In this case, our main focus is that any URL which is unsafe for kids should not be classified as safe. On the other hand, if any safe URL is classified as unsafe that is not a big problem.
So we understood that we need to reduce the number of false safe predictions(wrongly classified as safe). In the above image, we can see False safe is nothing but a False Positive(FP) so now we just need to check between precision and recall which more focuses on False Positive reduction.
In the above definition of precision and recall, we got to know that precision focuses on False Positive hence we can say that for this use case we can consider precision as a good performance measure.
Use Case2: We have a binary classifier machine learning model which takes the human diagnosis reports as input and tells whether the human has cancer or not. So the output is (has_cancer, no_cancer).
Label: has_cancer:1, no_cancer:0
now let’s see this case also in confusion matrix and understand what we should focus on.

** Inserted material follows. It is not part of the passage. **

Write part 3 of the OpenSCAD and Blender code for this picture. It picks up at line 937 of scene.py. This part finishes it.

In this case, our main focus is that any human who has cancer should not be classified as no_cancer since it is a very critical case any human who has cancer if classified as no_cancer will be in danger. But if a person who does not have cancer is classified as has_cancer may go for further tests and be sure about it.

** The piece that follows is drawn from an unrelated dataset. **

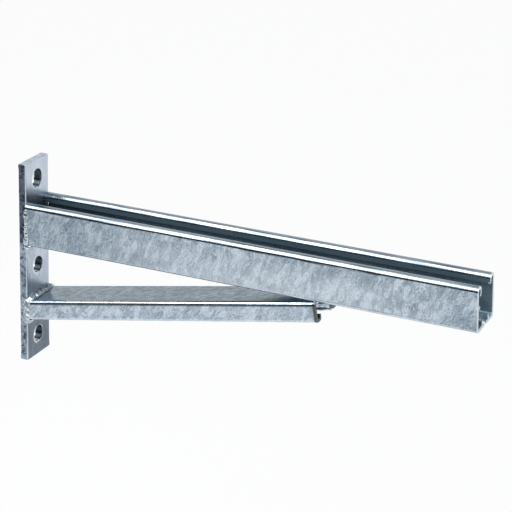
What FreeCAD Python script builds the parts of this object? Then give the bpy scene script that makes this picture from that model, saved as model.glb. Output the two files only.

So we understood that we need to reduce the number of False no_cancer predictions (wrongly classified as no_cancer). In the above image, we can see that False no_cancer is nothing but False Negative(FN) so now we just need to check between precision and recall which more focuses on False Negative reduction.
In the above definition of precision and recall, we got to know that recall focuses on False Negative hence we can say that for this use case we can consider recall as a good performance measure.
In both the above use cases, either precision was helpful or recall what if we need both to be high. In such cases, we can use F1-Score.
F1-Score:
F1-Score is the harmonic mean of precision and recall. Since it has both precision and recall it is considered to be a good measure.
F1-score = 2 * (precision * recall)/(precision + recall)
Now one question must be coming to your head why F1-Score is called harmonic mean. Let’s find out why?
So there are different kinds of means available that we can use and we will use them to see what they generate for precision=0.1 and recall=0.9 . We have taken a low precision and high recall so the final score should not be good enough to accept the model as both precision and recall should be high for the model to be selected.
Arithmetic Mean of Precision and Recall:
AM = (precision + recall)/2
AM = (0.1+0.9)/2 = 0.5
Geometric Mean of Precision and Recall:
GM = sqrt(precision*recall)
GM = sqrt(0.1*0.9) = 0.3
Harmonic mean of Precision and Recall:
HM = 2 * (precision * recall)/(precision + recall)
HM = 2 * (0.1 * 0.9)/(0.1 + 0.9) = 0.18
In all the three means results the most penalized mean is the harmonic mean hence we use it because if any of the values are very low it will penalize the result.
Hope this article cleared your doubts related to precision, recall, and F1-Score.